3 Antworten zu „Zweierlei Maß“
„Wie es bei mir öfter vorkommt, war ich bei einem Konzert als freier Fotograf über den Veranstalter akkreditiert. Das bedeutet, ich habe keinen direkten Auftrag, bekomme (erst mal) kein Geld, bin aber ganz offiziell als Fotograf und arbeitender Teil der Bevölkerung unterwegs, so dass ich die Privilegien meines Standes – mit großer Ausrüstung und im Fotograben arbeiten zu dürfen – in Anspruch nehmen kann. Die Fotos sende ich dann an Bands und Veranstalter und biete sie (zu einem durchaus fairen Preis) zum Kauf an. Wir mach(t)en es sogar so, dass wir einige Bilder verschenk(t)en um ein wenig Aufmerksamkeit zu wecken. Vor allem aber (und das ist wichtig anzumerken) bin ich offiziell da und darf mit höchstem Segen meiner Profession nachgehen.“
Wirklich sehr professionell !
Und wenn ich schon „Fotograben“ lesen, da weiß man sofort, mit was für Hobbyknipsern man es zu tun hat.
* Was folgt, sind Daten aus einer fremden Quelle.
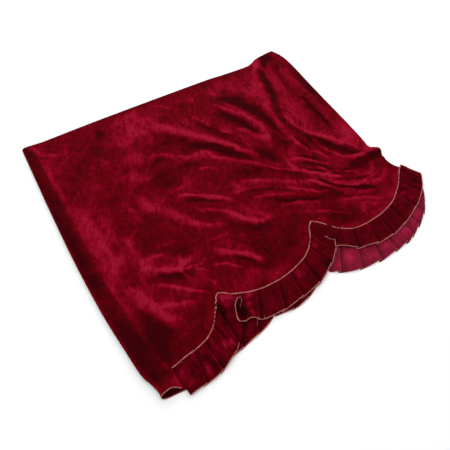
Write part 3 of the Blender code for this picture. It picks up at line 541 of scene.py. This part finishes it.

Aber vielleicht kannst Du einen ja mal aufklären, warum eine Band oder ein Veranstalter Dich akkreditieren sollen und was die davon haben, anschließend noch die Fotos zu kaufen?
Hallo Jens,
ich weiss jetzt nicht genau, was Dir über die Leber gelaufen ist, aber der abgetrennte Bereich zwischen Bühne und Publikum wird nun mal so genannt.
Ansonsten: Ja, ich (bzw. wir) werde/n regelmäßig akkreditiert und gebucht. Offensichtlich machen wir etwas richtig und unsere Arbeit überzeugt. Ich halte nichts davon, zu kuschen. Gerade jemandem gegenüber, der sich benimmt wie die Axt im Wald. Noch weniger mag ich es, bedroht und beleidigt zu werden. Am meisten stört mich jedoch, dass es offensichtlich einige Menschen gibt, die meinen, sie könnten sich alles erlauben und Regeln würden nur für „die anderen“ gelten.
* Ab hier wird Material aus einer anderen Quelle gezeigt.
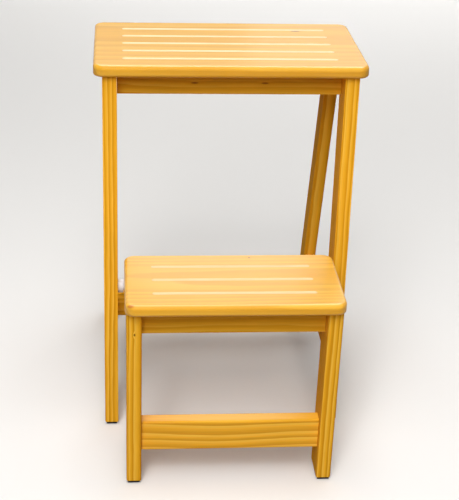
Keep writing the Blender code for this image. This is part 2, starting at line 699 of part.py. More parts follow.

In letzter Zeit ist mir das ein, zwei Mal zu oft aufgefallen. Und davon erzähle ich hier. Sollte das bestimmten Leuten nicht passen, muss ich damit leben.
Hallo Jens,
ich gehe mal davon aus – so wie du dich hier aufspielst – dass du wirklich Ahnung von der Materie hast. Zeig uns doch mal ein paar deiner Arbeiten und/oder dein Portfolio!